Right away, Stan informs the two remaining contestants that it is time to gain their superpowers. While I was hoping he would release a bunch of radioactive spiders into the Lair and hope for someone to get bitten, it turns out that he is sending them to stunt school. At the stunt school they learn to fight, tumble and fly in front of a green screen. Feedback performs many of the activities better than Fat Momma, who is not surprising as his character is not based on being out of shape. What is surprising is that as he says he needs to "stretch out a bit", Feedback drops down into the splits, indicating that if he doesn't win this contest he could always replace Jean Claude Van Damme in a sequel to Bloodsport.

Eventually, they get chances to leap from the swing, in front of the green screen and onto pads. Feedback does it repeatedly and seems to really enjoy himself. As Fat Momma gets onto the swing and prepares to fly, she thinks about the risks. The risk of injury, especially for a single mother who has young children depending on her, outweigh the benefit of flying in this way. She decides that she will not do this stunt, and everyone applauds her decision. With a risk-benefit analysis like that she proves that, even if she can't become the next superhero, she's a great fit for middle management.

Back at the Lair, the contestants each get a chance to talk to Stan one on one, and for the first time, he greets them by their true first names. First up is Feedback a.k.a. Matthew, who when asked who his hero is, once again sites Stan Lee and talks of growing up with Spider Man as a guide. Stan seems perplexed, but touched once again. To be fair to Feedback, he explains this well, so that it seems a little less creepy this time. Tears are shed, and it's Fat Momma's turn.
As Fat Momma, a.k.a. Nell, sits and converses with Stan, he asks her about her hero. She tells him about her father, who is older and is beginning to have problems with his memory. Tears are shed, and it's time for the decision. This time it's too big of a ceremony to have on the roof, so Stan has them go to Universal City Walk.

Stan shows up on a giant monitor above Universal City Walk and greets the citizens. He tells them of the competition and introduces the superheroes by showing a clip of each in action. While showcasing some of the worst green screen effects in history, the clips show that Feedback certainly appears better on screen than Fat Momma. Then again, when they give you something like "Chicken Man," a chick green screened to appear as big a building, you can't really expect people to take you seriously.

Stan finally makes the difficult choice and asks Fat Momma to turn in her costume.
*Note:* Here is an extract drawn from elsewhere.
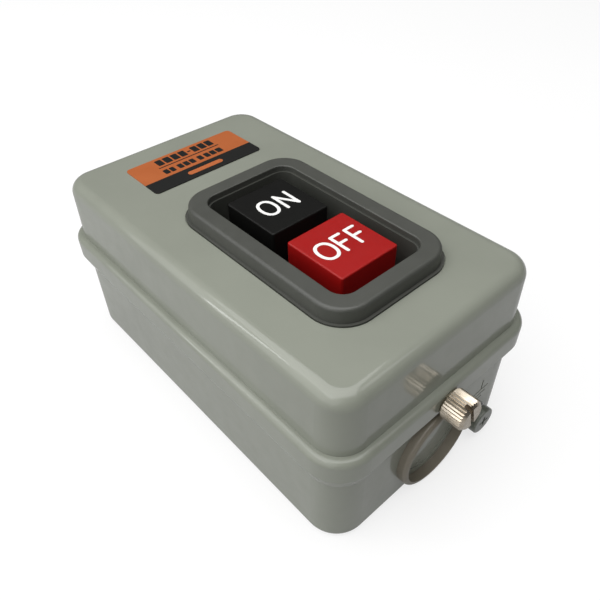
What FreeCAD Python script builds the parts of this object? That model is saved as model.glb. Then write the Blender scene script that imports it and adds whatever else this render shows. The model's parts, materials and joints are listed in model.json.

He congratulates Feedback, who celebrates and is surprised by the arrival of his wife. Then, all the other superheroes show up to celebrate with him, until finally Stan's monitor appears to malfunction and he disappears. In the final surprise, Stan comes out to greet everyone in person, and Feedback finally meets the Willy Wonka to his Charlie. More tears are shed, especially by those who will be involved in making a Feedback movie, and we conclude with "The End?"

It was not a perfect show. In fact, it was not really even good, if you tried to take it seriously. None of the people on the show were good potential superheroes, but perhaps with good writers and some judicious ignoring of the backstory the contestants gave themselves, they could be turned into better candidates. My favorite contestant throughout the show was Major Victory, who was (as Stan noted) more of a parody of a superhero. He knew that this should never be taken seriously and therefore never did take it too seriously. In the end, I don't think this could have ended any way other than it did. The contestant who most wanted to live as a superhero was the one who won the chance to do exactly that. Now, all we can do is wait for the SciFi Saturday night movie, and if those clips they showed are any indication, it's going to be good...in a bad way. Or is that bad in a good way? Either way, I'll be there, hoping that it's as fun as it can be.